As is now well-known, dozens of passengers on the Turkish-flagged Mavi Marmara were armed members of the jihadist group İnsani Yardım Vakfı (IHH).  They had planned violence, prepared weapons, and embraced martyrdom.  The ship itself, carried no humanitarian aid whatsoever.  It's time to end the charade about "activists" and "aid".

-  "Turkey's robust rhetoric"

Nice euphemism; the Turkish Prime Minister has referred to Israel as "a festering boil in the Middle East".  But the Turkish government, which, if it did not dispatch, certainly permitted the Mavi Marmara to sail despite Israel's many exhortations to interrupt it, is clearly complicit in the violence and deaths that resulted from the attacks on the Israeli boarding party.  Yet, in more than 500 stories on the incident appearing on its website, Reuters has yet to even broach this subject.  Perhaps the news agency doesn't wish to arouse Turkish ire.  One never knows what "robust rhetoric" Erdogan might dream up for Reuters correspondents.

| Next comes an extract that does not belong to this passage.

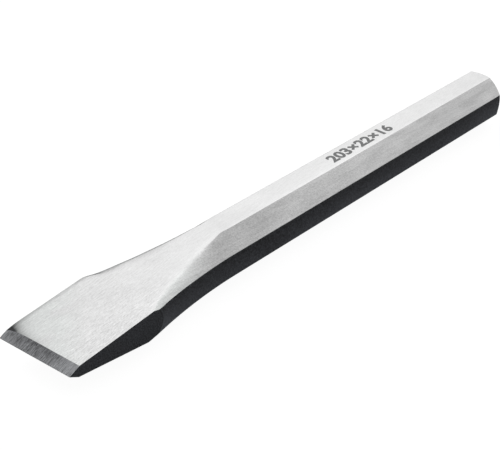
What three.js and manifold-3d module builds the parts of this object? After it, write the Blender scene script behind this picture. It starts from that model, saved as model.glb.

Reuters forgets a little something II

In a story on the arrest of one of the Hamasniks who has been ordered by the Israeli High Court to leave Jerusalem, Reuters correspondent Dan Williams calls attention to Israel's detention of other members of Hamas since the terrorist group took power in Gaza:
Abu-Teir was among dozens of Hamas politicians from Jerusalem and the West Bank that Israel rounded up in 2006 after the Islamist group, which rejects Palestinian President Mahmoud Abbas's peacemaking strategies, swept a legislative election.
Williams also cites Palestinian President Mahoud Abbas' indignant reaction to the prospect of the expulsions:
The plan to deport Abu-Teir, Attoun, fellow Hamas lawmaker lawmaker Muhammad Totah and former Hamas cabinet minister Khaled Abu Arafeh has been condemned by Abbas
What Williams doesn't say, is that Abbas' security forces have jailed without trial, nearly 1,000 Hamas supporters in "East Jerusalem" and the "West Bank" during the same period.  Many were tortured.

A part of Reuters' continuing effort to portray Israel as a brutal oppressor while neatly sanitizing Mahmoud Abbas and the Palestinian Authority.